A Tri-objective Resource Allocation Model for Pavement Rehabilitation by Hybridization of Parametric and Constraint Methods

One of the important issues in road pavement management is the allocation of resource in different parts of the network in order to maintain the pavement conditions at desired levels. In this paper, a tri-objective model is proposed for this purpose, whose objective functions are: 1) to minimize the percentages of the network that are in “critical” and worse-critical conditions (other than the “worst” condition), on which some improvement measures should be performed to reach a desired condition; (2) to minimize the percentage of the network that is in “worst” condition, and, in order to bring it to a desired condition, it should take renewation measures; and (3) to minimize the total cost incurred due to the maintenance and rehabilitation measures made during the entire planning period.
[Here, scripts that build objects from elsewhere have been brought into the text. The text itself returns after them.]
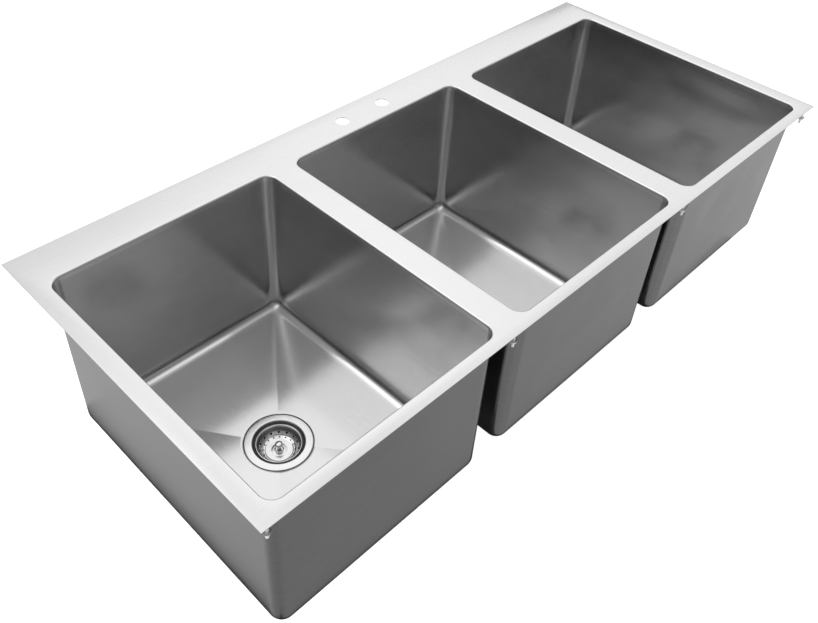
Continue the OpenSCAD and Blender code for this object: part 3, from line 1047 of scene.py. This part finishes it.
def flat_colour(v):
    n = wnode("ShaderNodeRGB")
    n.outputs[0].default_value = (v, v, v, 1)
    return n.outputs[0]


tc = wnode("ShaderNodeTexCoord")
sp = wnode("ShaderNodeSeparateXYZ")
wt.links.new(tc.outputs["Generated"], sp.inputs[0])
compass = wmath("ADD", wmath("DIVIDE", wmath("ARCTAN2", sp.outputs["Y"], sp.outputs["X"]), 2 * math.pi), 0.5)
height = wmath("MULTIPLY", wmath("ARCSINE", sp.outputs["Z"]), 180 / math.pi)
glow = flat_colour(BELOW)
for j, e in enumerate(HEIGHTS[1:]):
    if j < len(GLOW):
        r = wnode("ShaderNodeValToRGB")
        wt.links.new(compass, r.inputs["Fac"])
        while len(r.color_ramp.elements) < 9:
            r.color_ramp.elements.new(0.5)
        for k in range(9):
            r.color_ramp.elements[k].position = k / 8
        for k in range(9):
            v = GLOW[j][k % 8]
            r.color_ramp.elements[k].color = (v, v, v, 1)
        row = r.outputs["Color"]
    else:
        row = flat_colour(ABOVE)
    mr = wnode("ShaderNodeMapRange")
    mr.inputs["From Min"].default_value = HEIGHTS[j]
    mr.inputs["From Max"].default_value = e
    wt.links.new(height, mr.inputs["Value"])
    mx = wnode("ShaderNodeMix", data_type="RGBA")
    wt.links.new(mr.outputs["Result"], mx.inputs[0])
    wt.links.new(glow, mx.inputs[6])
    wt.links.new(row, mx.inputs[7])
    glow = mx.outputs[2]
lp = wnode("ShaderNodeLightPath")
seen = wnode("ShaderNodeMix", data_type="RGBA")
wt.links.new(lp.outputs["Is Camera Ray"], seen.inputs[0])
wt.links.new(glow, seen.inputs[6])
wt.links.new(flat_colour(1.0), seen.inputs[7])
bg = wnode("ShaderNodeBackground")
wt.links.new(seen.outputs[2], bg.inputs["Color"])
wo = wnode("ShaderNodeOutputWorld")
wt.links.new(bg.outputs[0], wo.inputs[0])

wash = area("floor_wash", (-1.0, -2.5, 3.6), (0, -0.5, floor_z), 4.0, 4.0, 1.8)
wash.data.use_shadow = False

scene.view_settings.view_transform = "Standard"
scene.view_settings.look = "None"
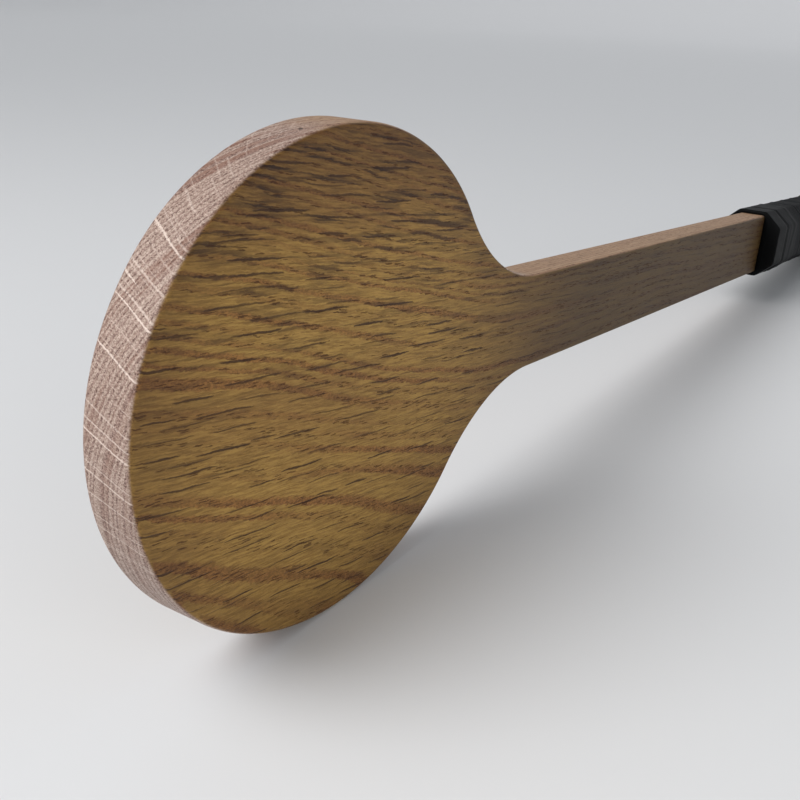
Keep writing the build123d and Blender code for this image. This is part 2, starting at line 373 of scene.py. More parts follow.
def build_collar(material):
    """Rubber collar: an octagonal sleeve whose front wall closes in on the shaft.

    A closed profile carried round: from the shaft out over the front wall, round the
    front edge, back along the outside with a shallow moulded groove, and down behind.
    """
    shaft_bevel = math.sin(BEVEL_TURN) * (SHAFT_HALF - EASING) + math.cos(BEVEL_TURN) * (
        HALF_BOARD - EASING) + EASING
    slack = 0.03                 # round the shaft
    bore = octagon(SHAFT_HALF + slack, HALF_BOARD + slack, shaft_bevel + slack, EASING)
    front = 0.9                  # rounding of the front and the back edge
    back = 0.6
    turn = np.linspace(0.0, math.pi / 2, 7)
    groove = COLLAR_END - 2.6
    spread = np.array([-1.4, -0.5, 0.0, 0.5, 1.2])
    dip = np.array([0.0, 0.18, 0.3, 0.18, 0.0])
    inner_face = COLLAR_FACE + COLLAR_FRONT
    run = COLLAR_FACE + np.array([3.0, 6.0, 9.0, 12.0, 14.0])
    along = np.concatenate([COLLAR_FACE + front * (1 - np.cos(turn)), run, groove + spread,
                            COLLAR_END - back * (1 - np.sin(turn))])
    grow = np.concatenate([COLLAR_WALL - front * (1 - np.sin(turn)), np.full(5, COLLAR_WALL),
                           COLLAR_WALL - dip, COLLAR_WALL - back * (1 - np.cos(turn))])
    outside = round_handle(along, grow)
    tail = round_handle([COLLAR_END, inner_face], [0.0, 0.0])
    lip = 0.35                   # chamfer of the hole for the shaft

    def bore_row(place, gap=0.0):
        return in_frame(place, bore[0] + gap * bore[2], bore[1] + gap * bore[3])[None]

    share = np.linspace(0.0, 1.0, 5)[1:-1, None, None]
    start = bore_row(COLLAR_FACE, lip)[0]
    wall = start * (1 - share) + outside[0] * share
    inner = tail[-1] * (1 - share) + bore_row(inner_face)[0] * share
    points = np.concatenate([bore_row(inner_face), bore_row(COLLAR_FACE + lip),
                             bore_row(COLLAR_FACE + 0.1, 0.12), bore_row(COLLAR_FACE, lip),
                             wall, outside, tail, inner])
    faces = grid_faces(len(points), TURN_STEPS, row_ring=True, column_ring=True)
    return piece("rubber_collar", points, faces.tolist(), material, ["handle_collar"])


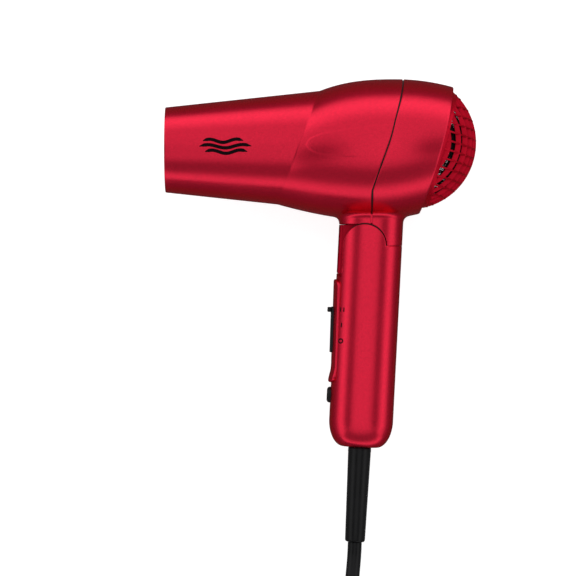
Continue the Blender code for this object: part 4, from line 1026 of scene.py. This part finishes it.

To solve the tri-objective model, a hybrid method is proposed using multi-objective parametric optimization and ε-constraint methods. The results of applying the model show that despite the mental imagination at first glance, the first and second objective functions may have conflit, so that increasing one of them may lead to decreasing the other; therefore, these two objectives cannot be considered together as a single objective function. One of the important features of the proposed method is that the Markov Chain process model, as the prediction tool for the pavement condition, is incorporated into the optimization model. This makes the pavement condition prediction and resource allocation simultaniously and prevents achieving local optimal solutions.